I believe that especially as it relates to women, society tells us in every way they can, that we should never be alone and us being alone is a bad thing. If we are not married, or with kids, don’t have the boyfriend who should be getting ready to propose any day now, then we must have an indestructible gang of girlfriends. Life’s two options for women is an episode of Golden Girls / Sex and the city or The Brady Bunch.
Don’t get me wrong, “No man is an island” and having people around makes a rough world a better place. But it’s also ok to get to know your self and take a much needed break from the outside world. This year I had a Metamorphosis, I am still LaurenoLauren leader of the cool kids, but now more than ever I’m just Lauren and I love it here. I no longer feel the need, urge or pressure to be around anyone but myself.

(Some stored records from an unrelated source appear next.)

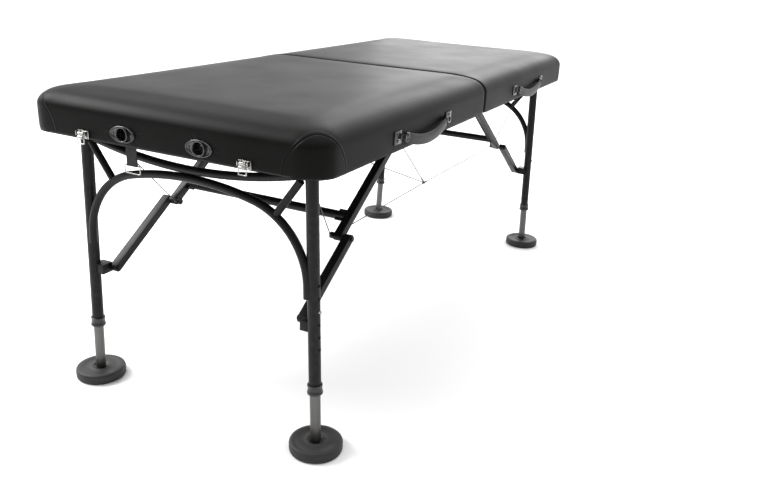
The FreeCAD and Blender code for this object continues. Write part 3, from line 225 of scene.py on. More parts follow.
def vinyl_finish():
    """Black vinyl with sewn corner seams, painted shade in their grooves, and puckers at the sockets."""
    material, tree, shader = finish_of("black_vinyl", (0.0045, 0.0044, 0.0041), 0.42,
                                       Specular_IOR_Level=0.06)
    place = add(tree, "ShaderNodeTexCoord", out=3)
    axes = add(tree, "ShaderNodeSeparateXYZ", [place]).node.outputs
    far = sums(tree, "ABSOLUTE", axes[0])
    wide = sums(tree, "ABSOLUTE", axes[1])
    # distance from the slanted axis of a corner patch, an arch 84 mm high and 124 mm wide
    du = sums(tree, "SUBTRACT", far, 0.816)
    dy = sums(tree, "SUBTRACT", wide, 0.301)
    dz = sums(tree, "SUBTRACT", axes[2], DECK_LOW)
    along = sums(tree, "MULTIPLY", sums(tree, "SUBTRACT", du, dy), 0.70711 * 84 / 62)
    reach = sums(tree, "SQRT", sums(tree, "ADD", sums(tree, "POWER", along, 2.0),
                                    sums(tree, "POWER", dz, 2.0)))
    beyond = sums(tree, "GREATER_THAN", sums(tree, "ADD", du, dy), 0.0)
    off = sums(tree, "SUBTRACT", reach, 0.084)
    near_seam = sums(tree, "ABSOLUTE", off)
    groove = sums(tree, "MULTIPLY", spread(tree, near_seam, 0.0, 0.0016, 1.0, 0.0), beyond)
    welt = sums(tree, "MULTIPLY", spread(tree, sums(tree, "ABSOLUTE", sums(tree, "SUBTRACT", off, 0.0035)),
                                         0.0, 0.003, 1.0, 0.0), beyond)
    # puckers that run out from each socket flange
    sy = sums(tree, "MULTIPLY", sums(tree, "SUBTRACT", wide, SOCKET_ACROSS), 0.62)
    sz = sums(tree, "SUBTRACT", axes[2], DECK_LOW + SOCKET_RISE)
    radius = sums(tree, "SQRT", sums(tree, "ADD", sums(tree, "POWER", sy, 2.0),
                                     sums(tree, "POWER", sz, 2.0)))
    ray = add(tree, "ShaderNodeCombineXYZ", [sums(tree, "DIVIDE", sy, radius),
                                             sums(tree, "DIVIDE", sz, radius),
                                             sums(tree, "MULTIPLY", axes[1], 3.0)])
    rays = add(tree, "ShaderNodeTexNoise", {"Vector": ray, "Scale": 3.4, "Detail": 2.0})
    fade = sums(tree, "MULTIPLY", spread(tree, radius, 0.018, 0.036, 1.0, 0.0),
                sums(tree, "GREATER_THAN", far, 0.885))
    pucker = sums(tree, "MULTIPLY", sums(tree, "SUBTRACT", rays, 0.5), fade)
    grain = place_group(tree, PEBBLED, Scale=1400.0, Crease=0.35)
    first = add(tree, "ShaderNodeBump", {"Strength": 0.10, "Distance": 0.0004, "Height": grain["Height"]})
    shape = sums(tree, "ADD", sums(tree, "MULTIPLY", pucker, 3.0),
                 sums(tree, "SUBTRACT", sums(tree, "MULTIPLY", welt, 0.45), groove))
    second = add(tree, "ShaderNodeBump", {"Strength": 1.0, "Distance": 0.0012, "Height": shape,
                                          "Normal": first})
    tree.links.new(second, shader.inputs["Normal"])
    tone = spread(tree, grain["Tone"], 0.3, 0.7)
    base = mixed(tree, tone, (0.0038, 0.0037, 0.0034, 1), (0.0052, 0.0051, 0.0048, 1))
    # painted shade: the seam groove is darkened in the base colour
    dark = mixed(tree, groove, base, (0.002, 0.002, 0.002, 1))
    tree.links.new(dark, shader.inputs["Base Color"])
    rough = add(tree, "ShaderNodeMapRange", {"Value": grain["Tone"], "From Min": 0.3, "From Max": 0.7,
                                             "To Min": 0.40, "To Max": 0.46})
    tree.links.new(rough, shader.inputs["Roughness"])
    return material


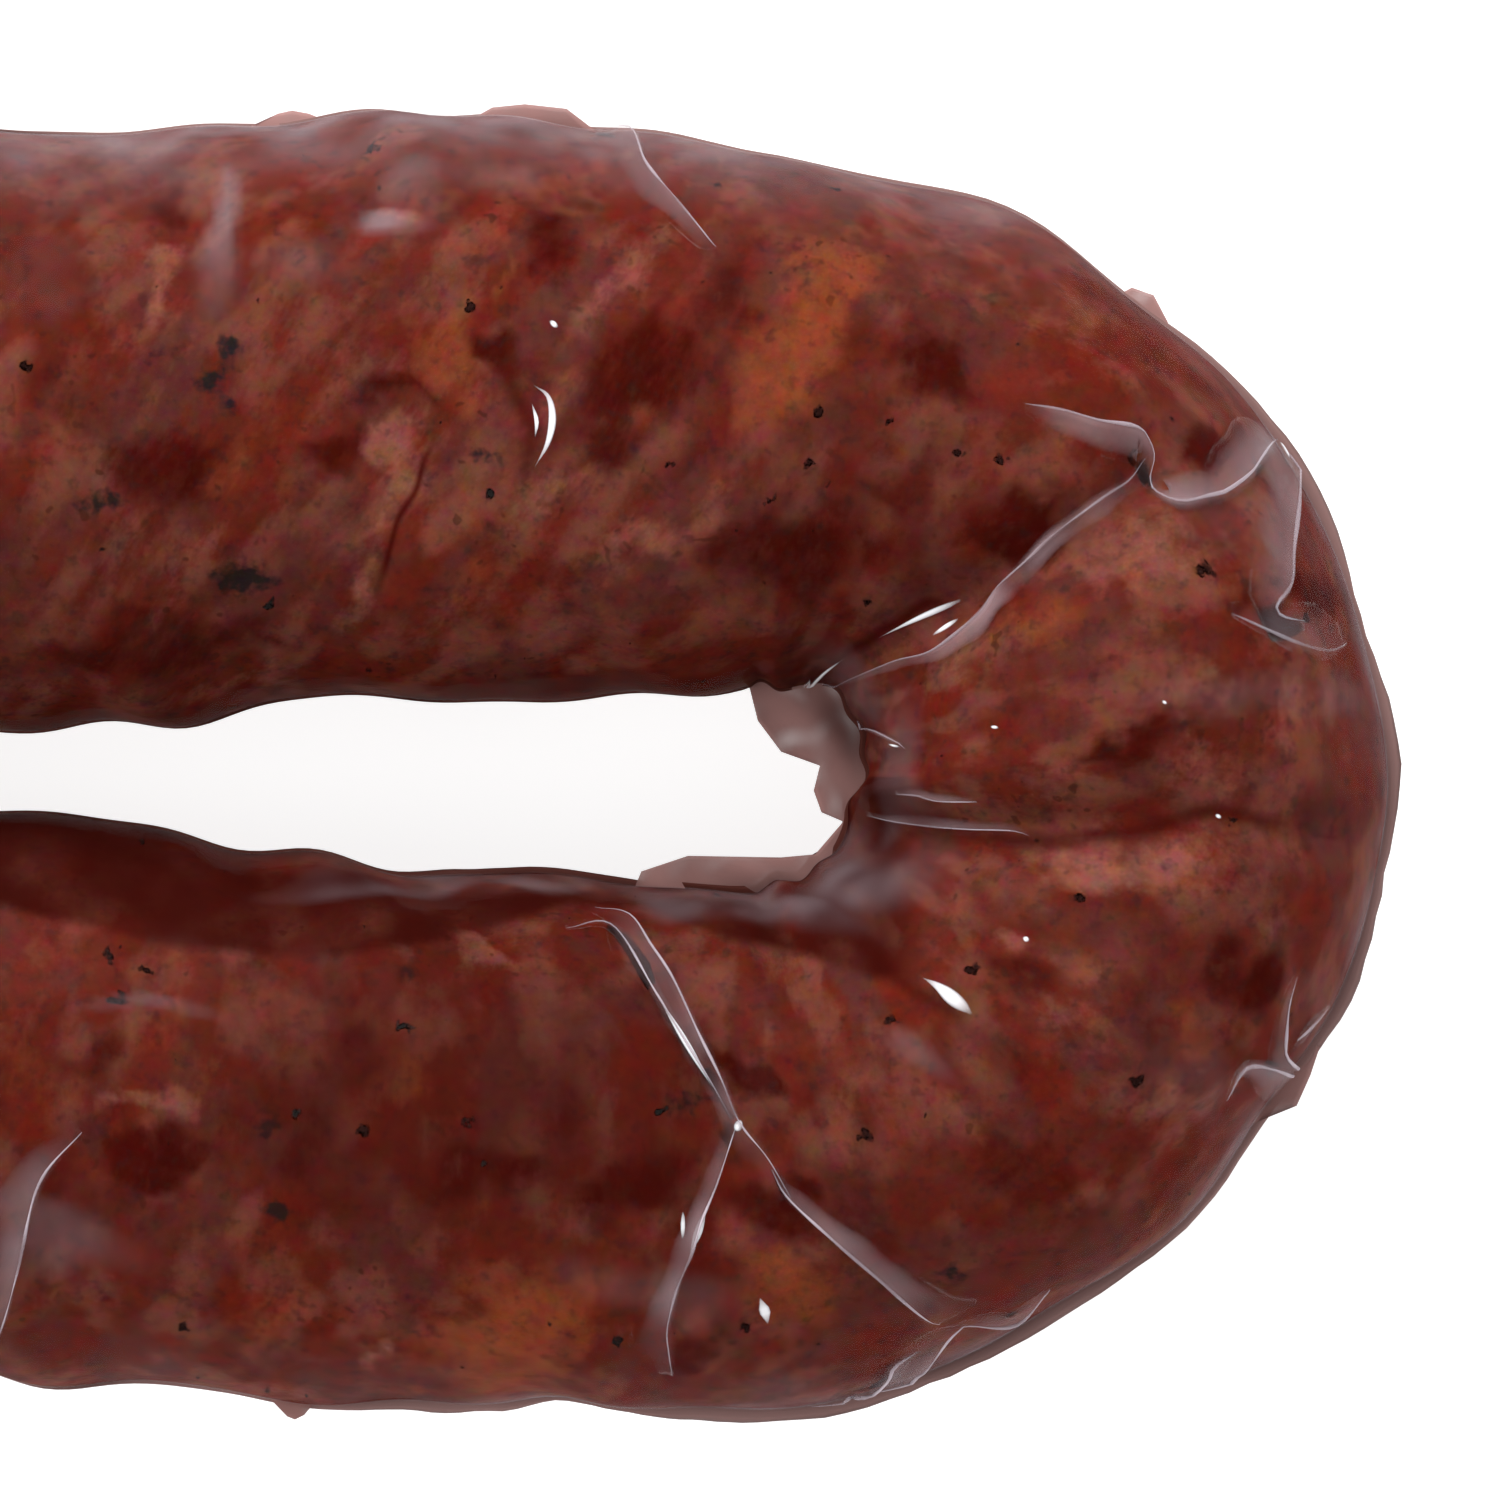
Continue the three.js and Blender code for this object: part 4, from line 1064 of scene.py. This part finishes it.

I love waking up in an empty bed, I love coming home to smell of the candle I was burning the night before. I like going days at a time not turning the tv on and I love turning my phone off. We don’t talk about solitude enough and how important it is. No one will see your vision or believe in you like you believe yourself. For me as a creative person I find that time alone helps me brainstorm.
It’s hard to create when no one understands what you’re doing. I have always felt like I have to over explain what It is I do. I have always had a strange obsession with Marilyn Monroe and its because I feel she also struggled with people not taking her serious.
In conclusion, being alone is fine, feeling lonely is where things get tricky.